What to work on:
In the listing below, find every line containing "this" and copy it out.

· · ·

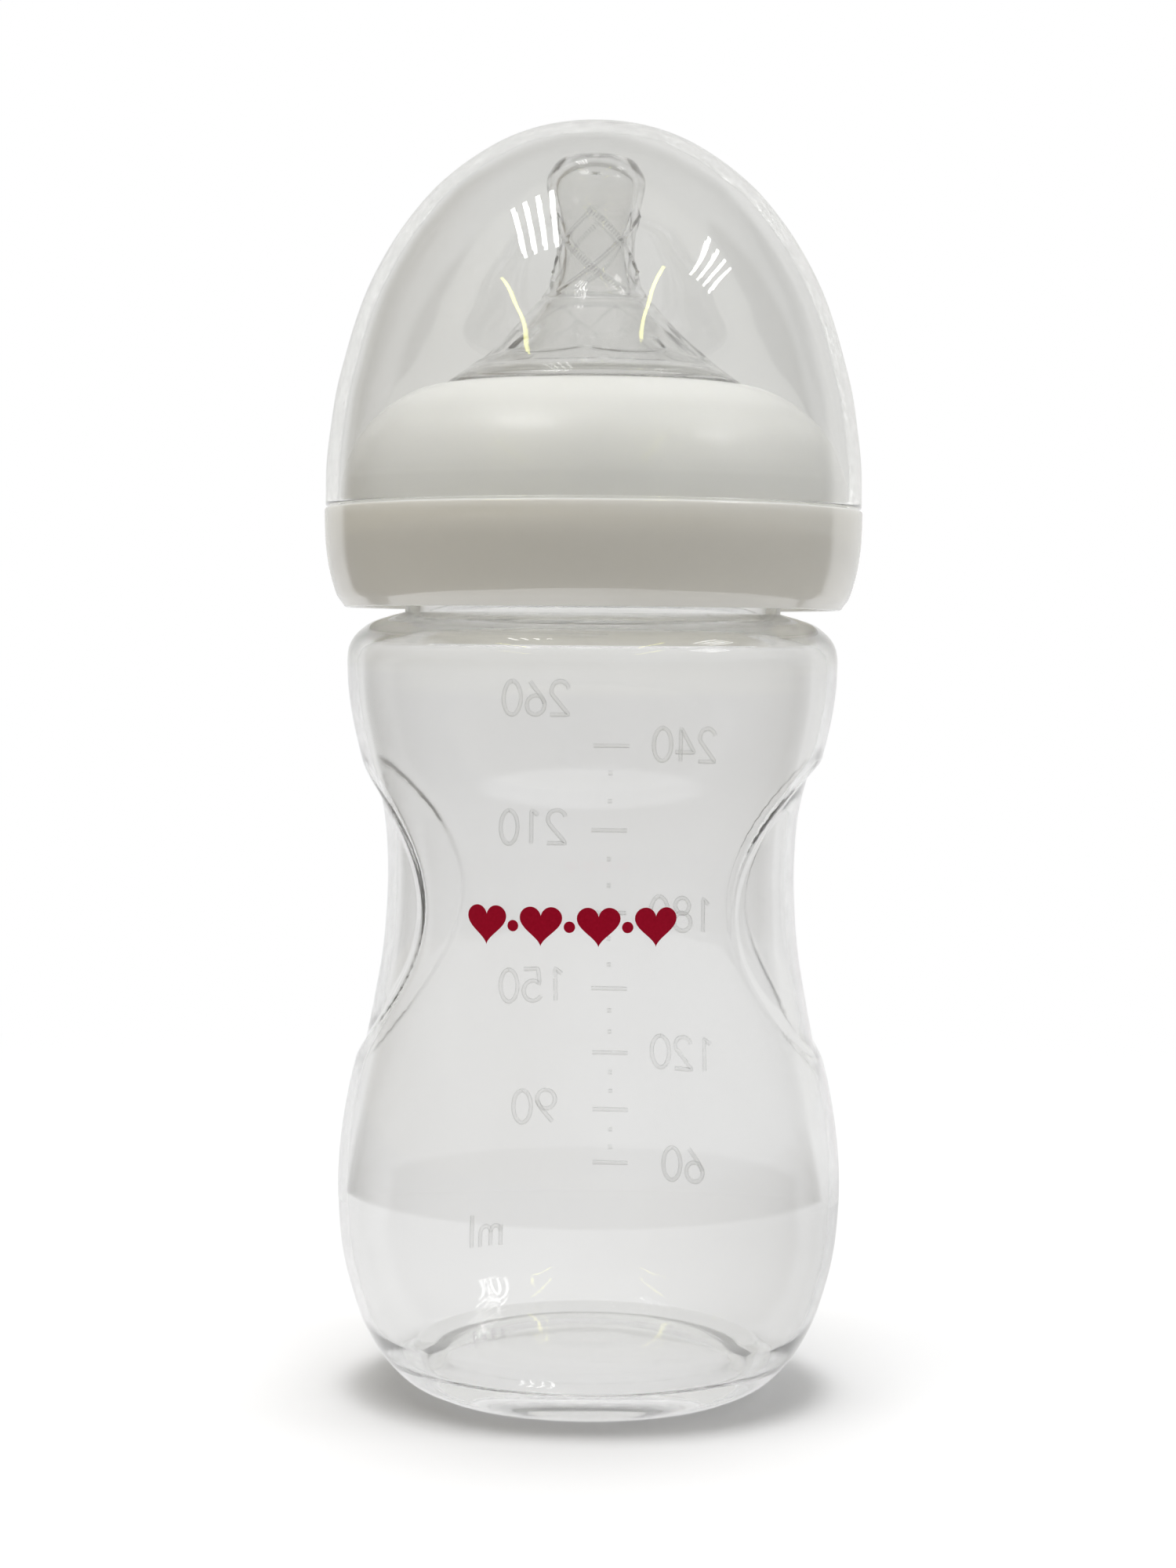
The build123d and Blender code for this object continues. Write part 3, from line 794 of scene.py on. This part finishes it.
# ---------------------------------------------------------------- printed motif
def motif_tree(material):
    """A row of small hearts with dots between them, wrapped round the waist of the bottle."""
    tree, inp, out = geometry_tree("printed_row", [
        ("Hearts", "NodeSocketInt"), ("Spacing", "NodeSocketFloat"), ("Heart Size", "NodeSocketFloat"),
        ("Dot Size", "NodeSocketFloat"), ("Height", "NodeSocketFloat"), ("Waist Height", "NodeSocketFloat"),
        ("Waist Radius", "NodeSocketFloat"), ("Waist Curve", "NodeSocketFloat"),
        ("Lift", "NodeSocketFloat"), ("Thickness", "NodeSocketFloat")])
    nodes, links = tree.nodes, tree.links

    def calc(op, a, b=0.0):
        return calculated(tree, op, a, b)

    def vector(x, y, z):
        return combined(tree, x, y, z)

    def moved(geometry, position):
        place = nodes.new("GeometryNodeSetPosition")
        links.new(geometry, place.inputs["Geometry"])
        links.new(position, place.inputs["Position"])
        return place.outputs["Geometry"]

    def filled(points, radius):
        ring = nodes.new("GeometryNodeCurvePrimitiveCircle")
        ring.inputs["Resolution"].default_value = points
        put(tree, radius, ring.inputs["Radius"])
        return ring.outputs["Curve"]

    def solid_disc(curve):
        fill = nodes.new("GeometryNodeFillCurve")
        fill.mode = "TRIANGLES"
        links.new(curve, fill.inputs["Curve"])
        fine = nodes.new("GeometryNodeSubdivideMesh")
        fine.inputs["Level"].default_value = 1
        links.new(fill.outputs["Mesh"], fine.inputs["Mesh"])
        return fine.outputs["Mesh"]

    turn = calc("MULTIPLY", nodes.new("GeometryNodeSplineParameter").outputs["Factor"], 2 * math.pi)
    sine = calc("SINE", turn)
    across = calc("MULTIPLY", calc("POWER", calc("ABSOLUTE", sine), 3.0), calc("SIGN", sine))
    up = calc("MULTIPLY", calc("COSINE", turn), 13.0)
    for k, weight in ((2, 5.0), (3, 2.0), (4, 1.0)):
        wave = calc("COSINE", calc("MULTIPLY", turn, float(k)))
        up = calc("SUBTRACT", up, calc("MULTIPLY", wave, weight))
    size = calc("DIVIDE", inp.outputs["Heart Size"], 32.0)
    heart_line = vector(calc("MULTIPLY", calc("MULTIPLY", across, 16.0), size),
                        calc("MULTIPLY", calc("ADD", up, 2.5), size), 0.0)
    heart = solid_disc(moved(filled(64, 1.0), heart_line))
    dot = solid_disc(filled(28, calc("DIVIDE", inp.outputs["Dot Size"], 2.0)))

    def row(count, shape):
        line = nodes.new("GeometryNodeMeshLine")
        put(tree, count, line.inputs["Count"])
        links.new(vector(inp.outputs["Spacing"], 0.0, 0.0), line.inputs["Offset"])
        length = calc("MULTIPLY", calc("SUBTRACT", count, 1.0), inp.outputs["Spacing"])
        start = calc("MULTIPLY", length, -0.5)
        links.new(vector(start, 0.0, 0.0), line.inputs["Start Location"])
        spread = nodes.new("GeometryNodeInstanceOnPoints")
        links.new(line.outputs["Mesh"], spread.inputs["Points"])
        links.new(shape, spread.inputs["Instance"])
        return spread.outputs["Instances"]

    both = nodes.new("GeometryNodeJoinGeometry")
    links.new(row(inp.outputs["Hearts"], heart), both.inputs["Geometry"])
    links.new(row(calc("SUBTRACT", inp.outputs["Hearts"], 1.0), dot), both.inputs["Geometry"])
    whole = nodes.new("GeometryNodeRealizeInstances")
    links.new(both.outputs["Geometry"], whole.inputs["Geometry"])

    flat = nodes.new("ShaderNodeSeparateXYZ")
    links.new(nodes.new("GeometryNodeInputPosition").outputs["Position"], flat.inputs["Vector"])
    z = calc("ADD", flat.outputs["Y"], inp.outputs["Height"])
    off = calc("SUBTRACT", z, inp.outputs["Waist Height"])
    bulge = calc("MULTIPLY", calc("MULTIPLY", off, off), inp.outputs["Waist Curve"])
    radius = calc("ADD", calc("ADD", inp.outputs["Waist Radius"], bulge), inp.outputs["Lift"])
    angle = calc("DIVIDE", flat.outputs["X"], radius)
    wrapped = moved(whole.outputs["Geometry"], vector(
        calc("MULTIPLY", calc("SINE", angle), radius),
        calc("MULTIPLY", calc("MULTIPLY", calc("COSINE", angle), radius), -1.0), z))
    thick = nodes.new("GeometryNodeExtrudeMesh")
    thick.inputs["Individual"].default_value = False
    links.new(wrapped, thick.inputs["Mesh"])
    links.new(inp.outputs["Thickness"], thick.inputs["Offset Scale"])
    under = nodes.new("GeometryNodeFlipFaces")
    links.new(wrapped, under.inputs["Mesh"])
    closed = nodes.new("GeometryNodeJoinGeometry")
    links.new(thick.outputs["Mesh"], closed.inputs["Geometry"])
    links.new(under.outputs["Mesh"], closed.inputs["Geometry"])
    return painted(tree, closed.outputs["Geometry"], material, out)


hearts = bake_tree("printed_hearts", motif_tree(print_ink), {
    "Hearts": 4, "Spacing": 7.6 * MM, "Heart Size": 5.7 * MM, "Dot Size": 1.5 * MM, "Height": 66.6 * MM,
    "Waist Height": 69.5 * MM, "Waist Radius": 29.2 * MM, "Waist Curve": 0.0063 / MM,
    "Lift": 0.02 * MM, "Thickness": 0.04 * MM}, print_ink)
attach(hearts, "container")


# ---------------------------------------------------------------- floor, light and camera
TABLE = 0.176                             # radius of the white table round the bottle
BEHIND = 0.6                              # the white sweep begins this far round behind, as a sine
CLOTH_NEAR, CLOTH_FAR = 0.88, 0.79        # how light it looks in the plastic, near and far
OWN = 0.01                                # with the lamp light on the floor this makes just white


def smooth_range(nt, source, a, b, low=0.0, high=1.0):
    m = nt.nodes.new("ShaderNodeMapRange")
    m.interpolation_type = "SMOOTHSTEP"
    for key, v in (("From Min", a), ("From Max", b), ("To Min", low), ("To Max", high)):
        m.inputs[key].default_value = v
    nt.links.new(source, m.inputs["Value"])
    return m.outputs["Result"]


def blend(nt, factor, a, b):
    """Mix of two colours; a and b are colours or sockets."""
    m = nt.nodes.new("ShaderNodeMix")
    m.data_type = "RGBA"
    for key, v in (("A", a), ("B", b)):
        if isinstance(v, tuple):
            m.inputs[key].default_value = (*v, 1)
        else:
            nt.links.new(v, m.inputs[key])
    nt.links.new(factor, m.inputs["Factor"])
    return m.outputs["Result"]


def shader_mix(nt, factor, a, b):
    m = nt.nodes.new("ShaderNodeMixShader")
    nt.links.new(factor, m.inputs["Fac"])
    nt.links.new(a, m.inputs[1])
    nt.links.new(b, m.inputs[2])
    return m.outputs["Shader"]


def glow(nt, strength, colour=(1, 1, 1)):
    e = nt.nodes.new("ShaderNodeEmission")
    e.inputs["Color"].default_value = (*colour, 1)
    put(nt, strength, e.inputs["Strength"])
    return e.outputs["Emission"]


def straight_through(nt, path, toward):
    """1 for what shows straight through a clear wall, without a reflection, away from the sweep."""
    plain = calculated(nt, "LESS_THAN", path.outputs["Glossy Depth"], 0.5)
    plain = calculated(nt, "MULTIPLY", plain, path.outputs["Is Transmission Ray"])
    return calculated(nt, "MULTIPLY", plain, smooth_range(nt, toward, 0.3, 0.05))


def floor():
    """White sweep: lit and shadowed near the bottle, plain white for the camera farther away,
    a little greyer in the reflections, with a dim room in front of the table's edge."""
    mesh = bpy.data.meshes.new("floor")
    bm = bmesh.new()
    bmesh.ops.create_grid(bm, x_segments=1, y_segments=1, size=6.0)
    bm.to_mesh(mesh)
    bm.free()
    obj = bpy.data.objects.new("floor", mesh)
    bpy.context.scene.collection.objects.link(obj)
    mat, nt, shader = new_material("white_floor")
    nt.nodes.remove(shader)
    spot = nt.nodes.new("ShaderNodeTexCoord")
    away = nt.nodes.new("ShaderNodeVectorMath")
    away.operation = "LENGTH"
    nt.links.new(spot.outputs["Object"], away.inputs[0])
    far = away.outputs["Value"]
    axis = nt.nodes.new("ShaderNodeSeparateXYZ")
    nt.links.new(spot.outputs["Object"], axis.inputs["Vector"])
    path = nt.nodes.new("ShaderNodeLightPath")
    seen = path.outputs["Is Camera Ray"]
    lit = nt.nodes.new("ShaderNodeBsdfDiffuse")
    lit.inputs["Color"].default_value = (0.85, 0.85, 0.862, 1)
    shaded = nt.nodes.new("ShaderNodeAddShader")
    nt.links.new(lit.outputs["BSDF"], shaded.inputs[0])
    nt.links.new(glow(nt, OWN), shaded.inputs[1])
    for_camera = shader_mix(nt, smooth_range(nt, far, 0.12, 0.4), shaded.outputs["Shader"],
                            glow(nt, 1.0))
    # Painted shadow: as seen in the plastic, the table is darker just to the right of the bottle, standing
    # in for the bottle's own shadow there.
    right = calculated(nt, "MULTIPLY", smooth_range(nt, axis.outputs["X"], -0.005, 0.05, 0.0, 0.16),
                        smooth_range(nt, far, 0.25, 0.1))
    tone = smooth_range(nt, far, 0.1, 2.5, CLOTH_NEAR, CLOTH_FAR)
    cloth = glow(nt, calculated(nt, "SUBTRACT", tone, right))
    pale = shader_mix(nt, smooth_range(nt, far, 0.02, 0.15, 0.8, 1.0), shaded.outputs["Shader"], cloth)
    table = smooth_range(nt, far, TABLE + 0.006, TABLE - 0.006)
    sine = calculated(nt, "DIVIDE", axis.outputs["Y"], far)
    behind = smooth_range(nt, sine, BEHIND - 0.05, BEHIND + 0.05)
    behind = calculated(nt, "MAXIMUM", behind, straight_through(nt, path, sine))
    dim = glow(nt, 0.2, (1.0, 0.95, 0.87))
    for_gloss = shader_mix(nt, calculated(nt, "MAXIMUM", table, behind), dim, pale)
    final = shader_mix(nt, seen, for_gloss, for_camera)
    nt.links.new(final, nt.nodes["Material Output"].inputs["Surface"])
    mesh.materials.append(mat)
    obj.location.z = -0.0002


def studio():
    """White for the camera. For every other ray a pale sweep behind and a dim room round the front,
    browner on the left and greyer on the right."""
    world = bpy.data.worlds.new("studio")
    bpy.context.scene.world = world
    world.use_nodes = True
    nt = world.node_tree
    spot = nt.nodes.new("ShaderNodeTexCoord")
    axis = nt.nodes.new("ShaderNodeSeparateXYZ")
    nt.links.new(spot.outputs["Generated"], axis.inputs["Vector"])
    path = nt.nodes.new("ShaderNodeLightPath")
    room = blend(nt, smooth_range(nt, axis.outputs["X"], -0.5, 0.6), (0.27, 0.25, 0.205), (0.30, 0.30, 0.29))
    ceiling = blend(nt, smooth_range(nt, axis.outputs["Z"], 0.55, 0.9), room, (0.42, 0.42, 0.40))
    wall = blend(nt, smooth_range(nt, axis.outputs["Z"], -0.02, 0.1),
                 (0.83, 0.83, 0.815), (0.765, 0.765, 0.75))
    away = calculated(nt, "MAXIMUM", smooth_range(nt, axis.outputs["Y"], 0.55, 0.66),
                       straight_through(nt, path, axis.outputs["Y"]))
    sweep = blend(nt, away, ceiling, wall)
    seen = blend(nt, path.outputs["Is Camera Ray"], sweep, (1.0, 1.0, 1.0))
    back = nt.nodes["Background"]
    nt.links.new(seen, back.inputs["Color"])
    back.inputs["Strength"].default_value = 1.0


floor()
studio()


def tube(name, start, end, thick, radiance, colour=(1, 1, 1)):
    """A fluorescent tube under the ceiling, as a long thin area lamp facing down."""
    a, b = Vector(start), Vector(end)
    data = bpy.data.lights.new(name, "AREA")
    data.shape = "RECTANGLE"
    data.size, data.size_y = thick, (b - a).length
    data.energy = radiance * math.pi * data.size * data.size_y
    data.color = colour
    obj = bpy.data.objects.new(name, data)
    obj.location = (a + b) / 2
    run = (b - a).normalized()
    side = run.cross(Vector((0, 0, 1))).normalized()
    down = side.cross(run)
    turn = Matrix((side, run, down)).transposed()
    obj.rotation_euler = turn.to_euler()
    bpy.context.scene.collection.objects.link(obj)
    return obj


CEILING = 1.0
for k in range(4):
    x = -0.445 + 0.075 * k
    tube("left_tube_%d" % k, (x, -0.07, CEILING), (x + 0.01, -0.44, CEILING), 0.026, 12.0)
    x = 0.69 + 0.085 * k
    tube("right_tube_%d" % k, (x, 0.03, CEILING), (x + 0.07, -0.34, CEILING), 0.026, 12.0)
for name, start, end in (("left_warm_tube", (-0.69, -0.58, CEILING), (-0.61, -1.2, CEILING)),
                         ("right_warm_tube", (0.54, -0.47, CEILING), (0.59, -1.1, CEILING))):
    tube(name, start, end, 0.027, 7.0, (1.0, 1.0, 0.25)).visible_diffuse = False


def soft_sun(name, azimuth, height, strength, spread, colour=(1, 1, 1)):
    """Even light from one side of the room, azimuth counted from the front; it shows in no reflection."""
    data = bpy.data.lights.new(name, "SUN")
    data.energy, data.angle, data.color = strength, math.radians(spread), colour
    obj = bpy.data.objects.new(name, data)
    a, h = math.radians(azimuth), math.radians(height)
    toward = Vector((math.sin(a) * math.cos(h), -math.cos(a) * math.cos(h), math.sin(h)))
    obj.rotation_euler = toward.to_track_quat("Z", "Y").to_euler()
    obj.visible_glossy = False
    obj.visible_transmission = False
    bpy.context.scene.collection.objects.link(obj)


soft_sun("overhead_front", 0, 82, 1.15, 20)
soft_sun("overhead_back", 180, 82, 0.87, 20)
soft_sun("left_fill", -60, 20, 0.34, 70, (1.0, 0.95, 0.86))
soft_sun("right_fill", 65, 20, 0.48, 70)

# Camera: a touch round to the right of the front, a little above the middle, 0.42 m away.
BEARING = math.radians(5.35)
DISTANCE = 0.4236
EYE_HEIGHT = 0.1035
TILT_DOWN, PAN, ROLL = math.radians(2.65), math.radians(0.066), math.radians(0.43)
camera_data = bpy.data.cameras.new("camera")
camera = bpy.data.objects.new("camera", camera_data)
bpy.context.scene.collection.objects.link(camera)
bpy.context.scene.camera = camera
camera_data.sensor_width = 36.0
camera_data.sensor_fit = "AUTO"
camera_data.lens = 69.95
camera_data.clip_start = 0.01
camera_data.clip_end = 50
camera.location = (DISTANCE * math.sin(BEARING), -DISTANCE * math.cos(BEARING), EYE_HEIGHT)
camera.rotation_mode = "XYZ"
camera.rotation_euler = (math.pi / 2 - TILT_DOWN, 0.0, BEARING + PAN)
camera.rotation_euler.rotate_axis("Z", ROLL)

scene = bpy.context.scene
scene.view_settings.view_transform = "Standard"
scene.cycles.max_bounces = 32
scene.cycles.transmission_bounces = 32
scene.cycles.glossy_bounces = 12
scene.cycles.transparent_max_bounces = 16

· · ·

Expected answer:
The build123d and Blender code for this object continues. Write part 3, from line 794 of scene.py on. This part finishes it.
BEHIND = 0.6                              # the white sweep begins this far round behind, as a sine
OWN = 0.01                                # with the lamp light on the floor this makes just white